**What you should do**
Nothing outside the stretch should be returned: give exactly the lines from the line containing "const RIM = 27;" through the line containing "cad_parts[node].hide_render = cad_parts[node].hide_viewport", including both.

— begin Available data —

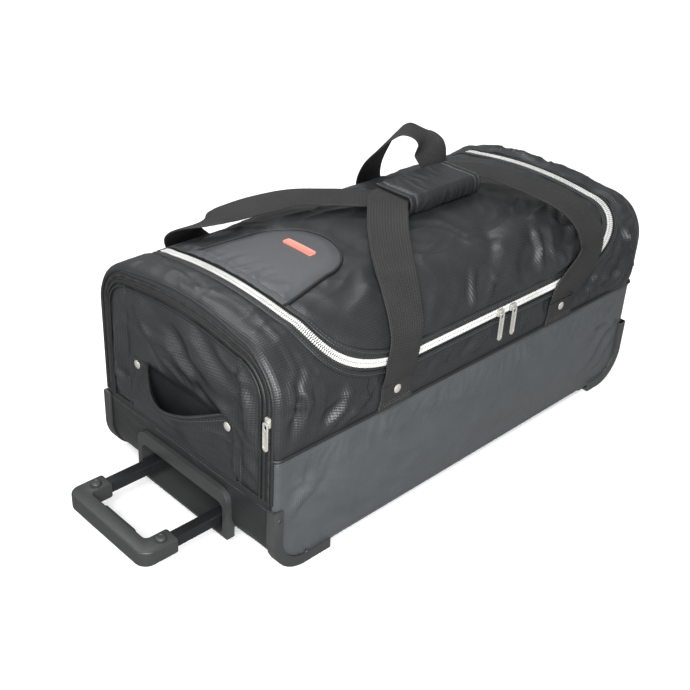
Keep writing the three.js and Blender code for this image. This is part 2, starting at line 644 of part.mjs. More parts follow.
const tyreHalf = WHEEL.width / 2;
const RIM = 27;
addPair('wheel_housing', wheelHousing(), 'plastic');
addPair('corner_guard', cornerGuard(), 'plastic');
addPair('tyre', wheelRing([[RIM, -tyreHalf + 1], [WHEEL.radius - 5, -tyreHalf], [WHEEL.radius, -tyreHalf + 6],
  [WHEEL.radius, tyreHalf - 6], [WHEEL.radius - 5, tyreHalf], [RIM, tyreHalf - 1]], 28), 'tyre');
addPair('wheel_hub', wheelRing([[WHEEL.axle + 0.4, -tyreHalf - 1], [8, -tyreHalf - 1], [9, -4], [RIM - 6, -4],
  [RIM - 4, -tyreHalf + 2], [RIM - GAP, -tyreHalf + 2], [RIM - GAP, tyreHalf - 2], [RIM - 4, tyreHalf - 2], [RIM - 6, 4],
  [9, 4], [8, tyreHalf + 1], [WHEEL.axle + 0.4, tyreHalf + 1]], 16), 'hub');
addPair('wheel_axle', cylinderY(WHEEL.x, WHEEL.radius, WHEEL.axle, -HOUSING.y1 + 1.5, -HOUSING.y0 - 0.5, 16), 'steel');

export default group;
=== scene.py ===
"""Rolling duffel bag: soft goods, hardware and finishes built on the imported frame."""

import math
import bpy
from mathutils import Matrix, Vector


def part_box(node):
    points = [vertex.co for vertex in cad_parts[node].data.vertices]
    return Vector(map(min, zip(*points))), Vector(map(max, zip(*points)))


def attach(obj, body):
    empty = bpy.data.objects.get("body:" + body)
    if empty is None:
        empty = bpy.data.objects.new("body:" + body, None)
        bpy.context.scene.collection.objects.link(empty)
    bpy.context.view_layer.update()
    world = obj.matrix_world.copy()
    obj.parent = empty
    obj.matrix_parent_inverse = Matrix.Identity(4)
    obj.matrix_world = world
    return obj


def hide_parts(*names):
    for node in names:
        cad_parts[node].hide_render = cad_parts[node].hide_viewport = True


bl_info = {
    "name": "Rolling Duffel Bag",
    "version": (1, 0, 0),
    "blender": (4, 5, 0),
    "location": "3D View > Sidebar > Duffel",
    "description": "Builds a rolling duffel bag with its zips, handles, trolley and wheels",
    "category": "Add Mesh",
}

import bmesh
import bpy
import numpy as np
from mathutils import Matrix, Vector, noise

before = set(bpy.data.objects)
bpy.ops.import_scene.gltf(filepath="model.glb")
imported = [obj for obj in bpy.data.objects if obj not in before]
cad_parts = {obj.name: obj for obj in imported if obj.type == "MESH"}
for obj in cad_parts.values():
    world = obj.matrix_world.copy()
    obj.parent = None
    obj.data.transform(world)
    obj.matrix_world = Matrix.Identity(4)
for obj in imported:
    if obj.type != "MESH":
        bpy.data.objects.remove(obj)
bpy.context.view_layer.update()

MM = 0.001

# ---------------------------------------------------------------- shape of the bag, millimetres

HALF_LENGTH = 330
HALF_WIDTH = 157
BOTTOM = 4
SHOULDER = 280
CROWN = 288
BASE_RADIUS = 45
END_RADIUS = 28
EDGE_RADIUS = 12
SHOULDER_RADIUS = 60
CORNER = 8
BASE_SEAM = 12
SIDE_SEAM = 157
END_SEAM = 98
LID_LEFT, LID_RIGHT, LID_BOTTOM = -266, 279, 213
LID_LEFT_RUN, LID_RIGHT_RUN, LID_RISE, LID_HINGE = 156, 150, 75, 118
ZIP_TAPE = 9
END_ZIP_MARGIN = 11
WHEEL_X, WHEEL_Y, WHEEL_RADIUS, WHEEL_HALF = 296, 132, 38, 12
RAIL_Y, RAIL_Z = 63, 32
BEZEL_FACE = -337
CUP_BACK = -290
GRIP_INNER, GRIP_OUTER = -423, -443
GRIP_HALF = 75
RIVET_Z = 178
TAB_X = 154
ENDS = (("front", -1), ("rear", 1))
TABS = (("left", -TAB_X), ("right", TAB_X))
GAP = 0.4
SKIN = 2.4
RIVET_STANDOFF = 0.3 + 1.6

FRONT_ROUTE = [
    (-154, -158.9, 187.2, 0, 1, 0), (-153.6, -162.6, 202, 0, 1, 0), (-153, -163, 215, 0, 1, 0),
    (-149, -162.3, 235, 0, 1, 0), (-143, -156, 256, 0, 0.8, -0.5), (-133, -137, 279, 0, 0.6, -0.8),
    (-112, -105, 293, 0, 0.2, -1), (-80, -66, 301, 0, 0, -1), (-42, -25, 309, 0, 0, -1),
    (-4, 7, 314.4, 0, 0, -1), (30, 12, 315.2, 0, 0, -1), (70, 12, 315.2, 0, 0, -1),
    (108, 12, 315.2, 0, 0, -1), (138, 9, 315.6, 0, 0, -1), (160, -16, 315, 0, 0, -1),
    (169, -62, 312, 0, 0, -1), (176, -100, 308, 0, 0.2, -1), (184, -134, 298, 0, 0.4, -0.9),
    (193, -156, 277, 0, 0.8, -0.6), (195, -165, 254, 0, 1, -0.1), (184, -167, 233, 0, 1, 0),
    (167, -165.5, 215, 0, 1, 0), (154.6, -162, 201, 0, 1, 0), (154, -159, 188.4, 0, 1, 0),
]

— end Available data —

**Response to the exercise**
const RIM = 27;
addPair('wheel_housing', wheelHousing(), 'plastic');
addPair('corner_guard', cornerGuard(), 'plastic');
addPair('tyre', wheelRing([[RIM, -tyreHalf + 1], [WHEEL.radius - 5, -tyreHalf], [WHEEL.radius, -tyreHalf + 6],
  [WHEEL.radius, tyreHalf - 6], [WHEEL.radius - 5, tyreHalf], [RIM, tyreHalf - 1]], 28), 'tyre');
addPair('wheel_hub', wheelRing([[WHEEL.axle + 0.4, -tyreHalf - 1], [8, -tyreHalf - 1], [9, -4], [RIM - 6, -4],
  [RIM - 4, -tyreHalf + 2], [RIM - GAP, -tyreHalf + 2], [RIM - GAP, tyreHalf - 2], [RIM - 4, tyreHalf - 2], [RIM - 6, 4],
  [9, 4], [8, tyreHalf + 1], [WHEEL.axle + 0.4, tyreHalf + 1]], 16), 'hub');
addPair('wheel_axle', cylinderY(WHEEL.x, WHEEL.radius, WHEEL.axle, -HOUSING.y1 + 1.5, -HOUSING.y0 - 0.5, 16), 'steel');

export default group;
=== scene.py ===
"""Rolling duffel bag: soft goods, hardware and finishes built on the imported frame."""

import math
import bpy
from mathutils import Matrix, Vector


def part_box(node):
    points = [vertex.co for vertex in cad_parts[node].data.vertices]
    return Vector(map(min, zip(*points))), Vector(map(max, zip(*points)))


def attach(obj, body):
    empty = bpy.data.objects.get("body:" + body)
    if empty is None:
        empty = bpy.data.objects.new("body:" + body, None)
        bpy.context.scene.collection.objects.link(empty)
    bpy.context.view_layer.update()
    world = obj.matrix_world.copy()
    obj.parent = empty
    obj.matrix_parent_inverse = Matrix.Identity(4)
    obj.matrix_world = world
    return obj


def hide_parts(*names):
    for node in names:
        cad_parts[node].hide_render = cad_parts[node].hide_viewport = True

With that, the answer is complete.